Acceptance also doesn’t mean throwing our hands up in the air or waving a white flag. To the contrary, once we accept reality, we can consider if we’d like to change it. We can say: “OK, this exists. This is happening or happened. How do I want to handle it?”
In other words, practicing acceptance actually leads the way to problem solving.
As Van Dijk explained, “if you don’t like something, you first have to accept that it is the way it is before you can try to [change] it. If you’re not accepting something, you’ll be so busy fighting that reality that you don’t have the energy to put towards trying to change it.”
For instance, recently Van Dijk, who’s Canadian, received a letter from the IRS saying that she owes a lot of money. She does many presentations in the U.S., but her income is minimal. She could’ve refused to accept this reality by saying: “This is ridiculous. It can’t possibly be right. They’re crazy. I didn’t even make that much money in the U.S. last year; they’re out of their minds! And now I have to deal with their screw-up. This is just not right. It shouldn’t be like this!”
However, by fighting her reality, Van Dijk isn’t able to focus on what she can do to change the situation. By ranting, raving, judging and blaming, she’s wasting her physical and emotional energy and getting nowhere. Instead, she accepted the situation: “OK, I got this letter. I can’t understand how this could be. It doesn’t seem right, but this is what they’re telling me.” Then she left a voicemail for her accountant.

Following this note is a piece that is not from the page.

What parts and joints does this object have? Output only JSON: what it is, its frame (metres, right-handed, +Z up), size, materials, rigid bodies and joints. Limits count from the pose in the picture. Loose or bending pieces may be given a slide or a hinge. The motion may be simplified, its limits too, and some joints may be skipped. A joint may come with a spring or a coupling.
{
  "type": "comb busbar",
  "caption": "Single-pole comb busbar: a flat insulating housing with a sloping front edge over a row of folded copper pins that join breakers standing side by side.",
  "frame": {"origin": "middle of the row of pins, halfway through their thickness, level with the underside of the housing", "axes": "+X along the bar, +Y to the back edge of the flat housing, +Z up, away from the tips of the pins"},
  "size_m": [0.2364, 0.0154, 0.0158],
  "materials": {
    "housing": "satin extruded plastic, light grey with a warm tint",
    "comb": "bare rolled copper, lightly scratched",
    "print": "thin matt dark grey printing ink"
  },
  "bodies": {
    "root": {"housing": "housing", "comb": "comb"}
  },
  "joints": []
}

By practicing radical acceptance, Van Dijk still reacts. But her reactions are less intense, and they don’t last as long as they would if she focused on fighting.
Another benefit is that you typically spend less time thinking about the situation, she said. And when you do think about it, “it triggers less emotional pain for you. People often describe a feeling of being ‘lighter,’ ‘relief,’ ‘like a weight has been lifted.’”

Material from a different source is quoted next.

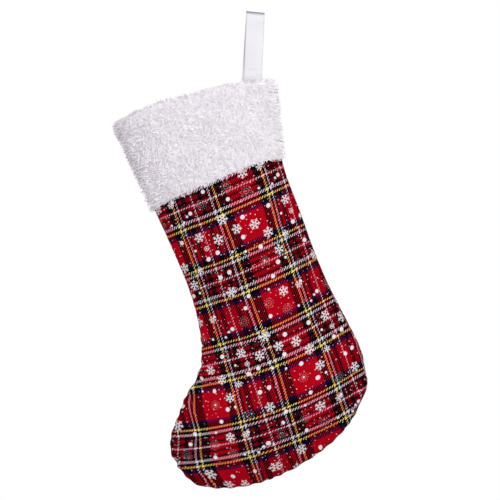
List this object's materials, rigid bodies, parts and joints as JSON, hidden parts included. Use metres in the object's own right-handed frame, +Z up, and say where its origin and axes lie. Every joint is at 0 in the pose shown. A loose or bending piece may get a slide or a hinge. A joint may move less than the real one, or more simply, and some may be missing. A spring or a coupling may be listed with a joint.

With acceptance, your suffering dissipates, she said. The pain doesn’t disappear (though it might over time). But because you aren’t suffering, the pain becomes more bearable, she said.

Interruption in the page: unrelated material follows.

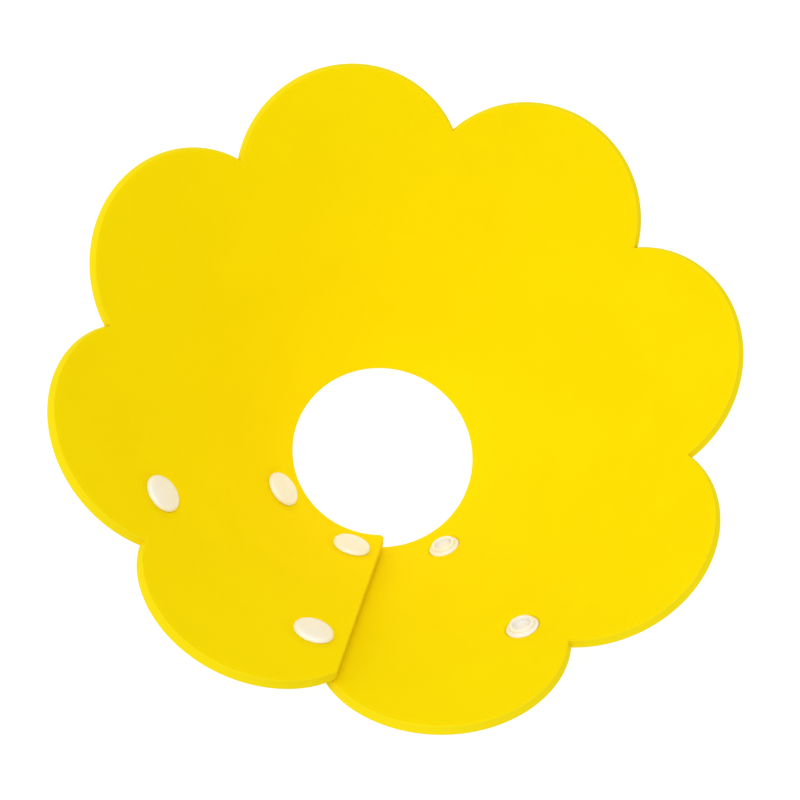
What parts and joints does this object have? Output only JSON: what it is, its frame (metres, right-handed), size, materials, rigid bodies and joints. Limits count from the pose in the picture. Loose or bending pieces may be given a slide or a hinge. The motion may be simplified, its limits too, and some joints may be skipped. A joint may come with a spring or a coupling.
{
  "type": "elizabethan collar",
  "caption": "Flower-shaped pet recovery collar: a petalled foam cone with an open neck, closed by overlapping flaps with plastic snap fasteners",
  "frame": {"origin": "on the cone's axis, in the plane of the lowest point of the neck edge, which is the middle of the bounding box's bottom within 1 mm", "axes": "+Z along the cone's axis, from the neck opening towards the wide rim; -Y towards the rim end of flap A's straight closing edge; flap A runs clockwise from there, seen from above"},
  "size_m": [0.1984, 0.1998, 0.0851],
  "materials": {
    "foam": "matte",
    "snap_plastic": "satin"
  },
  "bodies": {
    "collar_body": {"foam_body": "foam", "snap_cap_a2_inner": "snap_plastic", "snap_stud_a2_inner": "snap_plastic", "snap_cap_a2_outer": "snap_plastic", "snap_stud_a2_outer": "snap_plastic"},
    "flap_a_tip": {"foam_flap_a_tip": "foam", "snap_cap_a1_inner": "snap_plastic", "snap_stud_a1_inner": "snap_plastic", "snap_cap_a1_outer": "snap_plastic", "snap_stud_a1_outer": "snap_plastic"},
    "flap_b_root": {"foam_flap_b_root": "foam"},
    "flap_b_middle": {"foam_flap_b_middle": "foam", "snap_cap_b2_inner": "snap_plastic", "snap_socket_b2_inner": "snap_plastic", "snap_cap_b2_outer": "snap_plastic", "snap_socket_b2_outer": "snap_plastic"},
    "flap_b_tip": {"foam_flap_b_tip": "foam", "snap_cap_b1_inner": "snap_plastic", "snap_socket_b1_inner": "snap_plastic", "snap_cap_b1_outer": "snap_plastic", "snap_socket_b1_outer": "snap_plastic"}
  },
  "joints": [
    {"name": "flap_a_lift", "type": "hinge", "parent": "collar_body", "child": "flap_a_tip", "pos_m": [-0.03181, -0.05509, 0.04418], "axis": [-0.3333, -0.5774, 0.7454], "range_deg": [0, 45], "stiffness_Nm_per_rad": 0.06},
    {"name": "flap_b_open", "type": "hinge", "parent": "collar_body", "child": "flap_b_root", "pos_m": [0.06563, 0.01759, 0.04031], "axis": [0.644, 0.1725, 0.7454], "range_deg": [0, 18], "stiffness_Nm_per_rad": 0.06},
    {"name": "flap_b_open_middle", "type": "hinge", "parent": "flap_b_root", "child": "flap_b_middle", "pos_m": [0.05921, -0.03418, 0.03993], "axis": [0.5774, -0.3333, 0.7454], "range_deg": [0, 27], "stiffness_Nm_per_rad": 0.06},
    {"name": "flap_b_open_tip", "type": "hinge", "parent": "flap_b_middle", "child": "flap_b_tip", "pos_m": [0.0178, -0.06644, 0.03956], "axis": [0.1725, -0.644, 0.7454], "range_deg": [0, 36], "stiffness_Nm_per_rad": 0.06}
  ],
  "couplings": [
    {"joint": "flap_b_open_middle", "follows": "flap_b_open", "ratio": 1.5},
    {"joint": "flap_b_open_tip", "follows": "flap_b_open", "ratio": 2}
  ]
}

Practicing radical acceptance can be accepting that it’s raining on the day you planned to visit the beach. And it can be accepting your partner for who they are right now. For instance, one of Van Dijk’s clients is working on accepting that she can’t rely on her husband. He was supposed to renew their mortgage. The day before the deadline he told her that he hadn’t done anything.
“He might not ever change, in which case she needs to decide if she’s willing to continue the relationship as he is. Or if she’s going to remain in the relationship, she needs to decide how much (if any) energy she’s going to put into asserting herself, versus just accepting it and not trying to change it.”
Van Dijk also presents radical acceptance as an alternative to forgiveness. Because, unlike forgiveness, radical acceptance has nothing to do with the other person. It’s completely about reducing your personal pain, she said. She’s helped clients with all kinds of experiences practice acceptance.
For instance, she worked with a client whose father sexually abused her as a child. The client’s family was pressuring her to forgive him. Van Dijk also worked with a woman whose psychiatrist told her that in order to move forward, she needed to forgive her husband for kissing another woman. Neither client was ready to forgive, so they worked on accepting what happened.
“This is often really helpful for people, recognizing that they can do something to move forward, and yet still hold the other person completely responsible for their behavior.”
Radical acceptance takes lots of practice. And understandably, it might feel strange and hard. But remember that radical acceptance is about acknowledging reality – not liking it or contesting it. Once you acknowledge what’s really happening, you can change it or start to heal. Radical acceptance has nothing to do with being passive or giving up. To the contrary, it’s about channeling your energy into moving on.